Set down exactly, please, each line from the one containing "extrude(amount=-pad_thickness)" through the one containing "if empty is", both lines included, and no other line.
——————————
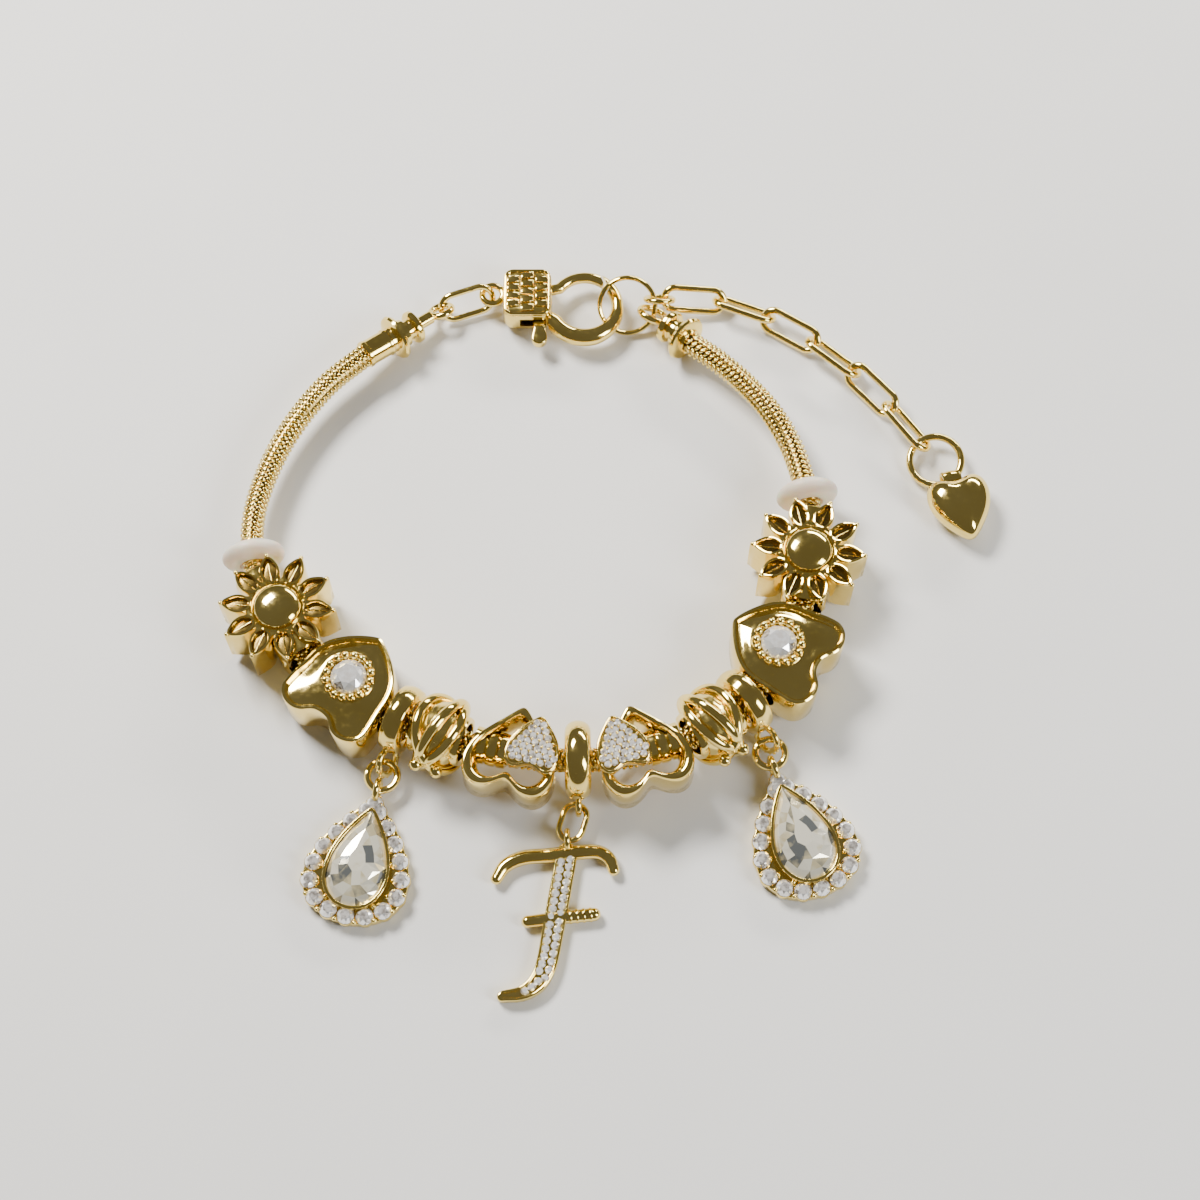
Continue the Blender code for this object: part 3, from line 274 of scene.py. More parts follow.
def heart_outline(width: float, length: float, count: int, power: float, fill: float) -> list[Vector]:
    """A heart with its tip at +Y and its notch at -Y.

    Args:
        width: its size along X.
        length: its size along Y.
        count: the number of its points.
        power: how sharp the tip is.
        fill: how far the notch is filled, as a share of the length.

    Returns:
        The outline.
    """
    middle, span, notch = 2.5, 29, 0.55
    points = []
    for index in range(count):
        turn = 2 * math.pi * (index + 0.5) / count
        across = math.copysign(abs(math.sin(turn)) ** power, math.sin(turn))
        along = 13 * math.cos(turn) - 5 * math.cos(2 * turn) - 2 * math.cos(3 * turn) - math.cos(4 * turn)
        lift = fill * sum(math.exp(-((angle / notch) ** 2)) for angle in (turn, 2 * math.pi - turn))
        points.append(Vector((across * width / 2, -((along + middle) / span + lift) * length, 0.0)))
    return points


def pear_outline(width: float, length: float, count: int) -> list[Vector]:
    """A pear with its point at +Y, centred on its own length.

    Args:
        width: its size along X.
        length: its size along Y.
        count: the number of its points.

    Returns:
        The outline.
    """
    narrowing, widest = 0.9, 0.79
    points = []
    for index in range(count):
        turn = 2 * math.pi * index / count
        across = math.sin(turn) * math.sin(turn / 2) ** narrowing / widest
        points.append(Vector((across * width / 2, math.cos(turn) * length / 2, 0.0)))
    return points


def rounded(outline: Line, per_span: int = 4) -> list[Vector]:
    """A closed smooth curve through the points of an outline.

    Args:
        outline: the points.
        per_span: how many points take the place of each.

    Returns:
        The smooth outline.
    """
    points = []
    for index in range(len(outline)):
        four = [outline[(index + step) % len(outline)] for step in (-1, 0, 1, 2)]
        points += [between(*four, step / per_span) for step in range(per_span)]
    return points


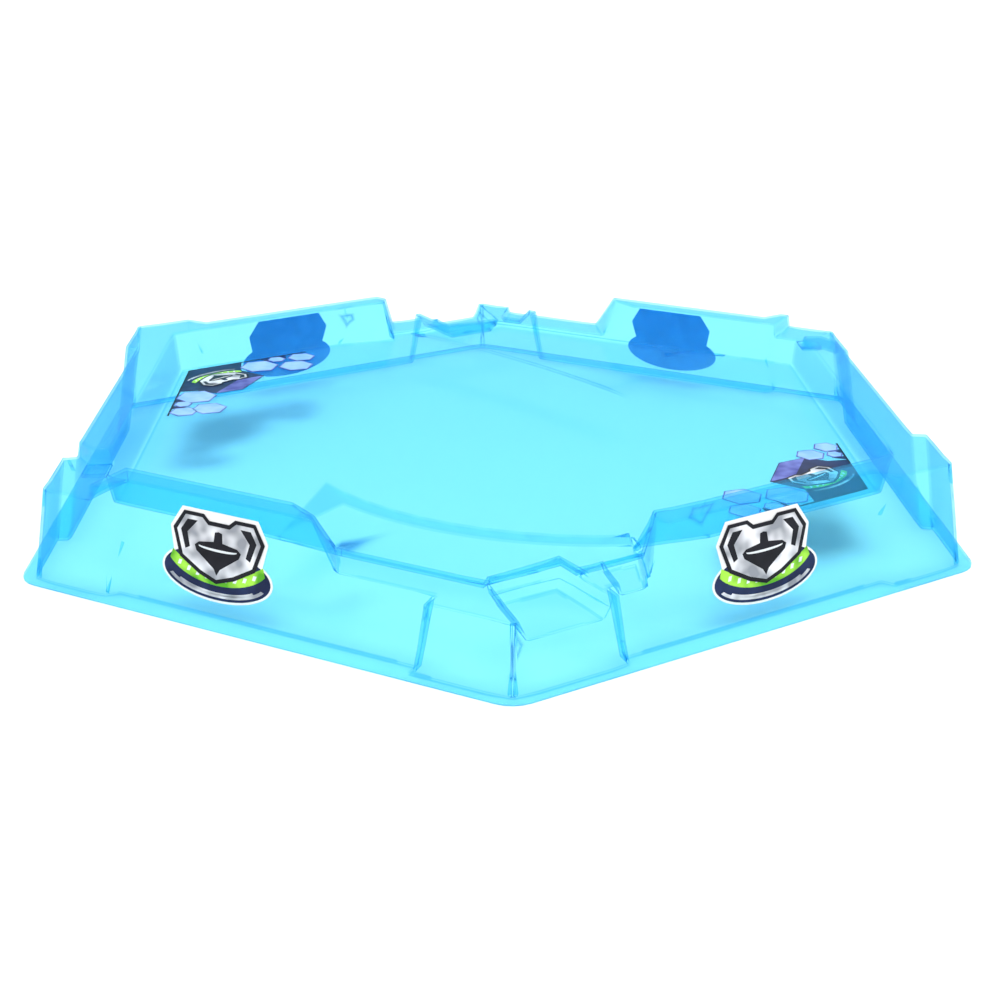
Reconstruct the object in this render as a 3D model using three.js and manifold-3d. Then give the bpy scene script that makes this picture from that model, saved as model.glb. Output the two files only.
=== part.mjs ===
// Battle arena for spinning tops: one vacuum-formed sheet of clear cyan plastic with a six-sided
// play floor, a high hollow wall on each side, a low launching place at the front and back corners,
// and six printed stickers. Millimetres, +Z up, origin on the table under the middle of the floor.

import * as THREE from 'three';
import { mergeVertices } from 'three/addons/utils/BufferGeometryUtils.js';
import Module from 'manifold-3d';

// The sheet and the overall sizes.
const sheet = 1.2; // thickness of the formed sheet
const flangeApothem = 186.2; // middle of the arena to the edge of the base flange
const wallHeight = 43.4; // table to the top of the high walls
const flangeRounding = 12; // plan radius of the flange corners
const bastionRounding = 3; // plan radius of the outer corners
const edgeStep = 15; // degrees from one point of a round corner to the next

// The hollow wall, measured from the flange edge inward.
const flangeWidth = 10.2; // flange beside the middle of a wall
const bastionFlangeWidth = 5.2; // flange beside a corner
const outerDraft = 0.19; // sideways lean of the outer walls for each millimetre of height
const bastionDraft = 0.08; // the same for the thicker slanting walls at the corners
const sideBastionDraft = 0.17; // and for the thicker left and right walls
const plateauWidth = 11.6; // flat top of the four slanting walls
const sidePlateauWidth = 14.4; // flat top of the left and right walls
const innerDraft = 0.25; // lean of the inner face of the slanting walls
const sideInnerDraft = 0.13; // lean of the inner face of the left and right walls

// The thicker wall at each corner: how far it runs from the flange corner along the wall before
// it and the wall after it, and the length over which it steps back at its foot and its top.
const launchBastion = { before: 42, after: 51, jog: 1.5, lean: 3.5 };
const cornerBastion = { side: 40, slant: 38.5, sideJog: 1.5, slantJog: 9, lean: 1.5 };

// The levels above the table.
const floorHeight = 25.5;
const rimHeight = 27;
const lowPadHeight = 37.5;
const launchHeight = 20; // floor of the launching recess
const launchLedgeHeight = 23.5; // ledge in the recess's inner wall
const frontNotchHeight = 23;
const backNotchHeight = 24.3;
const launchZoneDrop = 1.5; // the floor beyond the curved ridge lies this much lower

// The low gap in the wall around the front corner and the back corner, as distances along the wall
// from its middle, at the wall's outer then inner face, at the top of the wall and at the rim.
const rampTop = [18, 1];
const rampFoot = [29.5, 16.5];
const endTop = [-31, -30];
const endFoot = [-42, -31];

// The launching recess, on the wall to the right of the corner as seen from outside: distances
// from the flange corner along the wall, and the depth in from the mouth.
const launchFloor = { nearMouth: 10.2, nearEnd: 16.5, far: 40.7, depth: 29 };
const launchRim = { nearMouth: 6, nearEnd: 14, far: 45, depth: 32.6 };
const launchLedge = 1.2;

// The dam between the recess and the play floor: its flat top, its rise toward the far end, how far
// it reaches back over the recess, runs on past it and slants at its ends, and how it spreads.
const damWidth = 4.2;
const damHump = 1.4;
const damBack = 12;
const damOverrun = 2;
const damSlant = 3;
const damSpread = { foot: 2, top: 0.5 };

// Notches in the rim and the low pads at two of the corners.
const frontNotch = { side: 5, mouth: [-54, -44], end: [-47.5, -33.2], depth: 19 };
const backNotch = { side: 1, mouth: [72.8, 83], end: [70.5, 79.5], depth: 10.5 };
const notchDraft = 1;
const padReach = 31; // flange corner to the step up to the high wall
const padSlope = 1;
const padInside = 30; // how far a low pad's cut reaches in over the play floor
const padRecess = { length: 11, width: 8, depth: 1.2, inset: 5.5, draft: 0.4 };

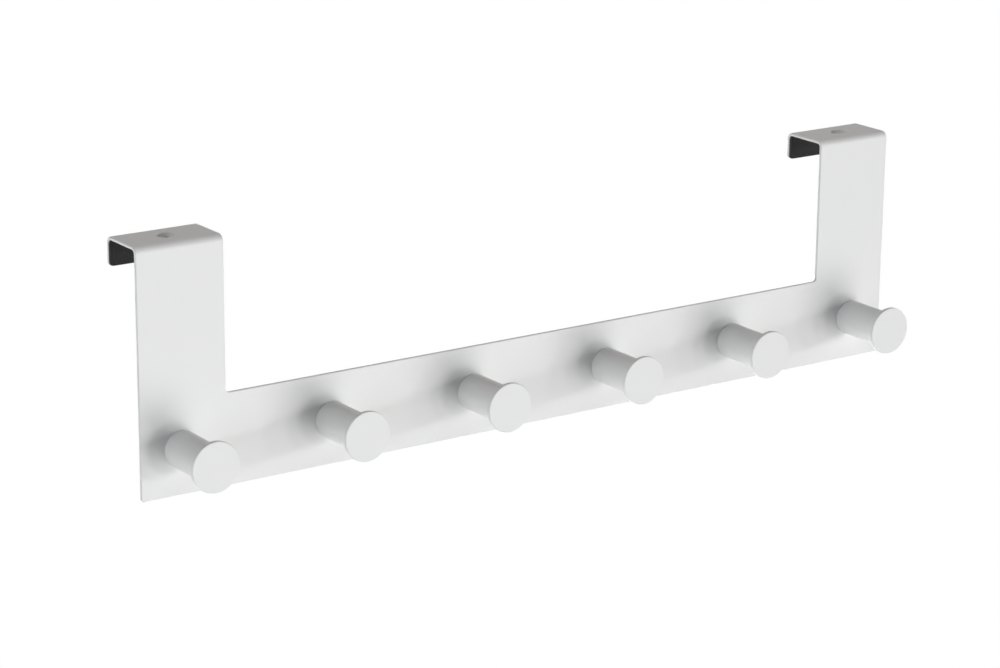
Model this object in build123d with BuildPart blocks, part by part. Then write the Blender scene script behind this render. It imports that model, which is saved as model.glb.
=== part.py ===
from build123d import *
import math
import os

# Over door rack: one folded steel sheet with a clip at each end that hooks over a door's top
# edge, six turned pegs screwed on from behind, foam rubber inside each clip's back lip and a
# foam pad behind each lower corner.
# Frame: +X runs along the rack, the pegs point to -Y and +Z is up. The origin is on the underside
# of the clips' tops, where the door's edge bears, midway between their two screw holes.

# Folded sheet
rack_width = 400.0
rack_height = 108.0         # from the strip's bottom edge to the top of the clips
sheet = 1.5
bend_radius = 1.5           # inside both bends
strip_height = 40.5
upright_width = 40.5
lip_height = 12.5           # from the top of the clip to the lip's bottom edge
outer_corner = 1.5          # bottom corners of the strip
inner_corner = 1.5          # where an upright meets the strip
lip_corner = 1.2            # bottom corners of each lip
edge_round = 0.5            # coated edges of the sheet

# Clips
door_gap = 20.0             # between the sheet's back and the lining
lining_thickness = 1.5
lining_clearance = 0.2      # below the clip's top
screw_hole = 5.5            # through each clip's top
screw_hole_mouth = 8.2
countersink = 90.0          # included angle of every screw hole's mouth

# Pegs
peg_count = 6
peg_end_inset = 19.0        # from the rack's end to the axis of its first peg
peg_height = 20.0           # axis above the strip's bottom edge
peg_length = 29.0           # from the sheet's front to the head's front
shaft_diameter = 16.0
head_diameter = 22.0
head_thickness = 2.0
neck_radius = 1.8           # between the shaft and the back of the head
rim_round = 0.5
foot_round = 0.4            # where the shaft meets the sheet

# Peg screws, countersunk into the back of the sheet
thread_diameter = 3.0
screw_length = 14.0
screw_head = 5.6
plate_hole = 3.4
plate_hole_mouth = 6.0
tapped_clearance = 0.1      # between the thread's outside and the hole in the peg
tapped_depth = 15.0
drill_point = 118.0         # included angle at the bottom of the hole
tip_chamfer = 0.5
cross_length = 3.2          # cross recess in the screw's head
cross_width = 0.8
cross_depth = 1.1
cross_taper = 12.0

# Pads behind the lower corners
pad_width = 24.0
pad_height = 10.0
pad_thickness = 1.5
pad_inset = 4.0             # from the strip's end
pad_rise = 3.0              # from the strip's bottom edge
pad_corner = 2.0

# Places that follow from the sizes
clip_depth = door_gap + lining_thickness + 2 * sheet
front_y = -clip_depth / 2
back_y = front_y + sheet
lip_inner_y = clip_depth / 2 - sheet
top_z = sheet
bottom_z = top_z - rack_height
lip_bottom_z = top_z - lip_height
strip_top_z = bottom_z + strip_height
window_width = rack_width - 2 * upright_width
upright_x = (rack_width - upright_width) / 2
peg_z = bottom_z + peg_height
peg_pitch = (rack_width - 2 * peg_end_inset) / (peg_count - 1)
peg_places = [-rack_width / 2 + peg_end_inset + number * peg_pitch for number in range(peg_count)]
mouth_slope = math.tan(math.radians(countersink / 2))
head_sink = (plate_hole_mouth - screw_head) / 2 / mouth_slope
pad_x = rack_width / 2 - pad_inset - pad_width / 2
pad_z = bottom_z + pad_rise + pad_height / 2
sides = {"left": -1, "right": 1}


def crosses_sheet(edge):
    """Whether an edge runs straight through the sheet, from its front to its back."""
    return edge.geom_type == GeomType.LINE and abs((edge % 0.5).Y) > 0.99 and edge.length < sheet + 0.01


def edges_at_height(part, height):
    """The edges that cross the sheet at one height."""
    crossing = part.edges().filter_by(crosses_sheet)
    return crossing.filter_by_position(Axis.Z, height - 0.01, height + 0.01)


def folded_sheet():
    """The strip, its two uprights and their clips, cut and folded from one sheet."""
    with BuildPart() as plate:
        # The fold's outer line, from the strip's bottom edge over the top to the lip
        with BuildSketch(Plane.YZ):
            with BuildLine():
                FilletPolyline(
                    (front_y, bottom_z),
                    (front_y, top_z),
                    (-front_y, top_z),
                    (-front_y, lip_bottom_z),
                    radius=bend_radius + sheet,
                )
                offset(amount=sheet, side=Side.RIGHT)
            make_face()
        extrude(amount=rack_width / 2, both=True)

        # The window that leaves the strip and the two uprights
        with BuildSketch(Plane.XZ) as window:
            with Locations((0, strip_top_z)):
                Rectangle(window_width, rack_height, align=(Align.CENTER, Align.MIN))
            fillet(window.vertices().group_by(Axis.Y)[0], inner_corner)
        extrude(amount=clip_depth, both=True, mode=Mode.SUBTRACT)

        fillet(edges_at_height(plate, bottom_z), outer_corner)
        fillet(edges_at_height(plate, lip_bottom_z), lip_corner)

        # The coat rounds both rims of every cut edge
        cut_faces = [face for face in plate.faces() if face.edges().filter_by(crosses_sheet)]
        rims = [edge for face in cut_faces for edge in face.edges() if not crosses_sheet(edge)]
        fillet(rims, edge_round)

        with Locations(Plane.XY.offset(top_z)):
            with Locations((-upright_x, 0), (upright_x, 0)):
                CounterSinkHole(screw_hole / 2, screw_hole_mouth / 2, sheet, countersink)

        with Locations(Plane(origin=(0, back_y, peg_z), x_dir=(1, 0, 0), z_dir=(0, 1, 0))):
            with Locations([(x, 0) for x in peg_places]):
                CounterSinkHole(plate_hole / 2, plate_hole_mouth / 2, sheet, countersink)
    return plate


def turned_peg(x):
    """A shaft and its disc head, turned as one piece, with a tapped hole in its foot."""
    foot = Plane(origin=(x, front_y, peg_z), x_dir=(1, 0, 0), z_dir=(0, 0, -1))
    peg_axis = Axis((x, front_y, peg_z), (0, -1, 0))
    shaft = shaft_diameter / 2
    head = head_diameter / 2
    hole = thread_diameter / 2 + tapped_clearance
    hole_tip = tapped_depth + hole / math.tan(math.radians(drill_point / 2))
    with BuildPart() as peg:
        with BuildSketch(foot):
            with BuildLine():
                Polyline(
                    (0, hole_tip),
                    (0, peg_length),
                    (head, peg_length),
                    (head, peg_length - head_thickness),
                    (shaft, peg_length - head_thickness),
                    (shaft, 0),
                    (hole, 0),
                    (hole, tapped_depth),
                    close=True,
                )
            make_face()
        revolve(axis=peg_axis)
        head_circles = peg.edges().filter_by(GeomType.CIRCLE).group_by(Axis.Y)
        fillet(head_circles[1].sort_by(SortBy.RADIUS)[0], neck_radius)
        foot_circles = peg.edges().filter_by(GeomType.CIRCLE).group_by(Axis.Y)[-1]
        fillet(foot_circles.sort_by(SortBy.RADIUS)[-1], foot_round)
        circles = peg.edges().filter_by(GeomType.CIRCLE)
        fillet(circles.filter_by(lambda circle: circle.radius > head - 0.01), rim_round)
    return peg


def peg_screw(x):
    """A countersunk machine screw from behind, flush in the sheet, with a cross recess."""
    seat = Plane(origin=(x, back_y - head_sink, peg_z), x_dir=(1, 0, 0), z_dir=(0, 0, -1))
    screw_axis = Axis((x, back_y, peg_z), (0, -1, 0))
    head = screw_head / 2
    thread = thread_diameter / 2
    with BuildPart() as screw:
        with BuildSketch(seat):
            with BuildLine():
                Polyline(
                    (0, 0),
                    (head, 0),
                    (thread, (head - thread) / mouth_slope),
                    (thread, screw_length - tip_chamfer),
                    (thread - tip_chamfer, screw_length),
                    (0, screw_length),
                    close=True,
                )
            make_face()
        revolve(axis=screw_axis)
        with BuildSketch(Plane(origin=seat.origin, x_dir=(1, 0, 0), z_dir=(0, 1, 0))):
            Rectangle(cross_length, cross_width)
            Rectangle(cross_width, cross_length)
        extrude(amount=-cross_depth, taper=cross_taper, mode=Mode.SUBTRACT)
    return screw


def lip_lining(side):
    """Foam rubber over a lip's whole inner face, cut to the lip's outline and up into its bend."""
    lining_top = -lining_clearance
    lining_height = lining_top - lip_bottom_z
    with BuildPart() as lining:
        # The lining's share of the clip's hollow, seen from the end of the rack
        with BuildSketch(Plane.YZ.offset(side * upright_x)) as section:
            with Locations((0, lining_top)):
                Rectangle(2 * lip_inner_y, lining_height, align=(Align.CENTER, Align.MAX))
            fillet(section.vertices().group_by(Axis.Y)[-1], bend_radius)
            with Locations((lip_inner_y, lining_top)):
                Rectangle(
                    lining_thickness,
                    lining_height,
                    align=(Align.MAX, Align.MAX),
                    mode=Mode.INTERSECT,
                )
        extrude(amount=upright_width / 2, both=True)
        fillet(lining.edges().filter_by(Axis.Y).group_by(Axis.Z)[0], lip_corner)
    return lining


def corner_pad(side):
    """A foam pad stuck behind a lower corner, which keeps the strip off the door."""
    with BuildPart() as pad:
        with BuildSketch(Plane.XZ.offset(-back_y)):
            with Locations((side * pad_x, pad_z)):
                RectangleRounded(pad_width, pad_height, pad_corner)
        extrude(amount=-pad_thickness)
    return pad


def write(piece, name):
    """Labels a finished piece and writes it to its own file."""
    piece.part.label = name
    export_step(piece.part, f"parts/{name}.step")


os.makedirs("parts", exist_ok=True)
write(folded_sheet(), "door_plate")
for number, x in enumerate(peg_places, start=1):
    write(turned_peg(x), f"peg_{number}")
    write(peg_screw(x), f"peg_screw_{number}")
for name, side in sides.items():
    write(lip_lining(side), f"{name}_lip_lining")
    write(corner_pad(side), f"{name}_corner_pad")
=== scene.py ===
import bmesh
import bpy
import math
from mathutils import Matrix, Vector, noise


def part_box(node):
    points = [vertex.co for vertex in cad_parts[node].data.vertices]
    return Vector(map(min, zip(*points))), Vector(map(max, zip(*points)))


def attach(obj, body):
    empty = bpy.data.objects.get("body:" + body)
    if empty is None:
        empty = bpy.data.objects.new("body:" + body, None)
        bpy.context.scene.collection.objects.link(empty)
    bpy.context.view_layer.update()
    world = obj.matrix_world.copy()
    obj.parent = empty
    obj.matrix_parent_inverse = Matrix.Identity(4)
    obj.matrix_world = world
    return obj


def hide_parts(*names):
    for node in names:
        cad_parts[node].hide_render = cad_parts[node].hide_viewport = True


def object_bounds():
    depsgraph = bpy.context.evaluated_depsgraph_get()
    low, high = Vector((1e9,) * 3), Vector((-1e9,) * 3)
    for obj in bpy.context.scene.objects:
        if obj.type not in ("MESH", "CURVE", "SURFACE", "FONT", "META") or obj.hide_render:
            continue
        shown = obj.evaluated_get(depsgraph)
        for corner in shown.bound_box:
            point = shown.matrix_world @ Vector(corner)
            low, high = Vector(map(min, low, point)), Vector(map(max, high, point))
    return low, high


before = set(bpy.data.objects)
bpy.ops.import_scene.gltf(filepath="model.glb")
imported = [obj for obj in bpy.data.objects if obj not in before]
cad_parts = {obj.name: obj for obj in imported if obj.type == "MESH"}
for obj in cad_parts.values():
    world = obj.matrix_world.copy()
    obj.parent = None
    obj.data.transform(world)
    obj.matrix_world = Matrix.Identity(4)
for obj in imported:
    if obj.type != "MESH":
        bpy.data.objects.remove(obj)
cadLow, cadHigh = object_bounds()
scene = bpy.context.scene
mm = 0.001
print("frame loaded,", len(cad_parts), "nodes")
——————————
- **Reply to the exercise**
        extrude(amount=-pad_thickness)
    return pad


def write(piece, name):
    """Labels a finished piece and writes it to its own file."""
    piece.part.label = name
    export_step(piece.part, f"parts/{name}.step")


os.makedirs("parts", exist_ok=True)
write(folded_sheet(), "door_plate")
for number, x in enumerate(peg_places, start=1):
    write(turned_peg(x), f"peg_{number}")
    write(peg_screw(x), f"peg_screw_{number}")
for name, side in sides.items():
    write(lip_lining(side), f"{name}_lip_lining")
    write(corner_pad(side), f"{name}_corner_pad")
=== scene.py ===
import bmesh
import bpy
import math
from mathutils import Matrix, Vector, noise


def part_box(node):
    points = [vertex.co for vertex in cad_parts[node].data.vertices]
    return Vector(map(min, zip(*points))), Vector(map(max, zip(*points)))


def attach(obj, body):
    empty = bpy.data.objects.get("body:" + body)
    if empty is None:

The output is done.